Curtis, who had been right about the island universes, had been wrong about the size of the Milky Way and wrong to dismiss Shapley’s globular-cluster distances as quickly as he did. The debate’s “winner,” in retrospect, is a composite figure assembled from both men’s contributions — which is to say, the winner was the argument itself, the process of public contestation and evidence-marshaling that forced both positions to be stated precisely enough to be tested.
There is a letter Shapley wrote to Russell in the weeks after the debate, in which he sounds less like a defeated man than like someone recalibrating. “I am not at all sure,” he wrote, “that the last word has been said.” It had not. Shapley would go on to become the director of the Harvard College Observatory, where he would employ a new generation of “computers” — women working on glass plates, as Leavitt had worked — and would make important contributions to the study of galaxies and the large-scale structure of the universe. Curtis would become director of the Allegheny Observatory in Pittsburgh, where the skies were increasingly ruined by steel-mill smoke, and would spend his later years fighting for dark skies with the same methodical stubbornness he had brought to the Crossley photographs.

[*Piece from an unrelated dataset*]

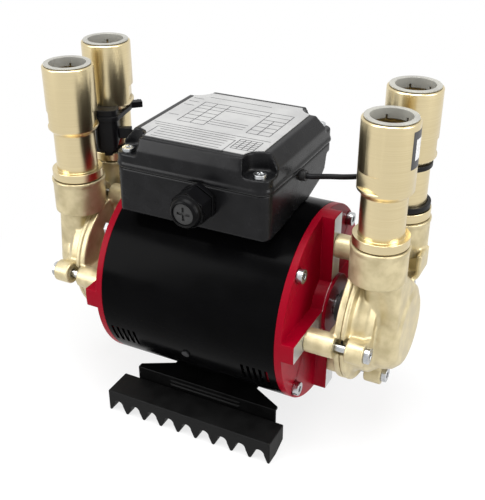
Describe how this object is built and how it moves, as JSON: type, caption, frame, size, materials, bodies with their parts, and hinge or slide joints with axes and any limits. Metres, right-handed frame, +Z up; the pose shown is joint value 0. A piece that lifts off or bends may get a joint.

What the Great Debate reveals, finally, is something that the textbook version of scientific progress tends to obscure: that the losers are not always wrong, and the winners are not always right, and that the most important thing is not who prevails on a given afternoon in April but whether the question has been asked precisely enough to be answered. Shapley asked the right question about the Galaxy’s structure and got the scale wrong. Curtis asked the right question about the nebulae and got the Galaxy’s size wrong. Between them, they triangulated a truth that neither could see whole — which is, in the end, how science has always worked, not as a procession of solitary geniuses but as an argument conducted across years, across continents, across the scratched surfaces of glass plates and the faded ink of letters that still survive in the archives at Harvard and Lick and Mount Wilson, waiting for someone to read them again.